6, Time-Efficient and Memory-Efficient Application-Specific Parallel Architectures for Solving Computation-Intensive Applications.

7, Optimization Techniques for Fuzzy Logic.

The applications of fuzzy logic have been widely applied into new industry products recently. For example, in Asia a system with fuzzy logic implies a system with intelligence. Most of the Fuzzy Logic designs, however, are very ad-hoc and few CAD tools have been developed for this purpose. We are focusing on optimization techniques for each stage of a typical process of a fuzzy logic implementation. Currently we are working on the algorithms design for fuzzy logic transformation such as the resulting fuzzy logic has the minimum number of basic rules to be computed and has the most parallelism.

8, High-Level Synthesis and Code Generation for Multimedia Applications.

We focus on multimedia applications such as data compression (JPEG, MPEG, etc.), and 3-D graphics applications. The goal is twofold: First, design and study cost effective hardware (embedding systems) and new instructions for these real-time applications. Second, investigating best compiling techniques taking advantage of the modern instruction-level parallelism and pipelining CPU.

9, Loop Scheduling for Multi-Dimensional Conditional Applications.

Multi-dimensional systems containing nested loops are widely used to model scientific applications such as image processing, geophysical signal processing and fluid dynamics. However, branches within these loops may degrade the performance of pipelined architectures.
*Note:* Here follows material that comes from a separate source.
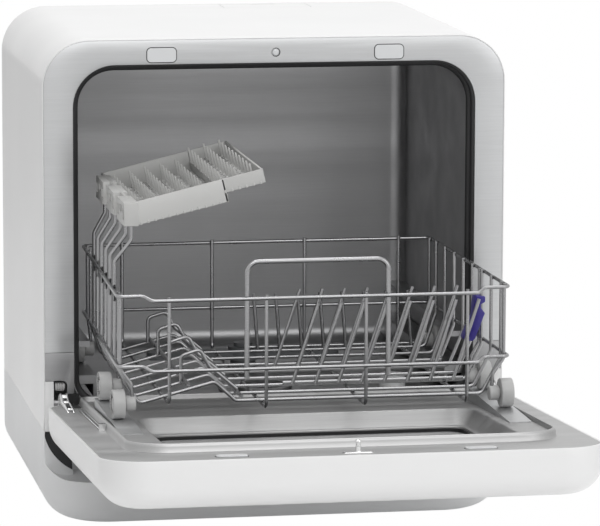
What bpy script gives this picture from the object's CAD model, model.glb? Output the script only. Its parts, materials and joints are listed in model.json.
"""Countertop dishwasher: finishes and fine shapes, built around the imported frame.

Everything is in metres, in the part's own frame: X to the right, Y back into the cabinet, Z up.
Door pieces are drawn with the door shut and then swung open about the hinge axis."""
import json
import math

import bmesh
import bpy
from mathutils import Matrix, Vector


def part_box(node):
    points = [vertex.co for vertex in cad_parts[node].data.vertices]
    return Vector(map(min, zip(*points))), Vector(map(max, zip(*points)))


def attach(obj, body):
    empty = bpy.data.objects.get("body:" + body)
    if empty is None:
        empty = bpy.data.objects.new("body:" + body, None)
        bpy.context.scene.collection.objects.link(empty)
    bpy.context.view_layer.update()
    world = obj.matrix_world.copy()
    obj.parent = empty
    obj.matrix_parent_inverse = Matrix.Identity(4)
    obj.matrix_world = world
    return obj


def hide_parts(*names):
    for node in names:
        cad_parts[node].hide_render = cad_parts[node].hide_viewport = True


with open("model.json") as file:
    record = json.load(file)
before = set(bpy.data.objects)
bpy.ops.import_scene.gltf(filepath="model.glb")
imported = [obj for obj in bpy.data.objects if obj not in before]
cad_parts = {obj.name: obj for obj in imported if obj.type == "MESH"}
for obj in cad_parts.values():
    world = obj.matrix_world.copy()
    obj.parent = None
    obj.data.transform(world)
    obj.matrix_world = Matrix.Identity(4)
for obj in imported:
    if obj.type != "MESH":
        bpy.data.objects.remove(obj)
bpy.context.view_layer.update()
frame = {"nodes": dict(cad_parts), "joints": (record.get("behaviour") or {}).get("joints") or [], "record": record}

MM = 0.001

# ---------------------------------------------------------------- sizes, the frame's where it has them

JOINTS = {joint["name"]: joint for joint in frame["joints"]}
SHELL_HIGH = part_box("cabinet_shell")[1]
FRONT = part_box("front_frame")[0].y              # plane of the front frame
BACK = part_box("rear_cover")[1].y
HALF_W = SHELL_HIGH.x
TOP = SHELL_HIGH.z
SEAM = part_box("base_housing")[1].z
HINGE = Vector(JOINTS["door_hinge"]["pos_m"])
TILT = math.radians(-JOINTS["door_hinge"]["range_deg"][0])
HINGE_OUT = FRONT - HINGE.y
HINGE_UP = 24 * MM                              # the hinge axis above the shut door's foot
SWING = (HINGE_OUT ** 2 + HINGE_UP ** 2) ** 0.5 + 1.6 * MM      # room for the door's end
DOOR_CORNER, RECESS_GAP = 20 * MM, 2 * MM
DOOR_T = 41.5 * MM
LATCH_Z = 421.5 * MM

BODY_R = 42 * MM                                # long top edges of the cabinet
WALL = 2.2 * MM
OPENING_HALF = 182.5 * MM
OPENING_TOP = 412 * MM
OPENING_R = 38 * MM
TUB_FLOOR, TUB_LOW_R = 104 * MM, 26 * MM
SLOT_TOP = 129.2 * MM                           # top of the hinge slots
BASE_R = 60 * MM                                # upright front corners of the base
TUB_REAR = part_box("tub")[1].y - 1.6 * MM
CORNER_STEPS = 14                               # facets in a quarter of a smooth corner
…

This project developes theory, supporting hardware and experiments of a novel technique, based on multi-dimensional retiming, for reducing pipeline hazards caused by branches within nested loops. This technique, called {\it Multi-Dimensional Branch Anticipation Scheduling}, is able to achieve optimal schedule length for nested loops containing branch instructions in polynomial time. We further analyze the intricacies of branch anticipation control logic and show that the incurred hardware complexity is affordable.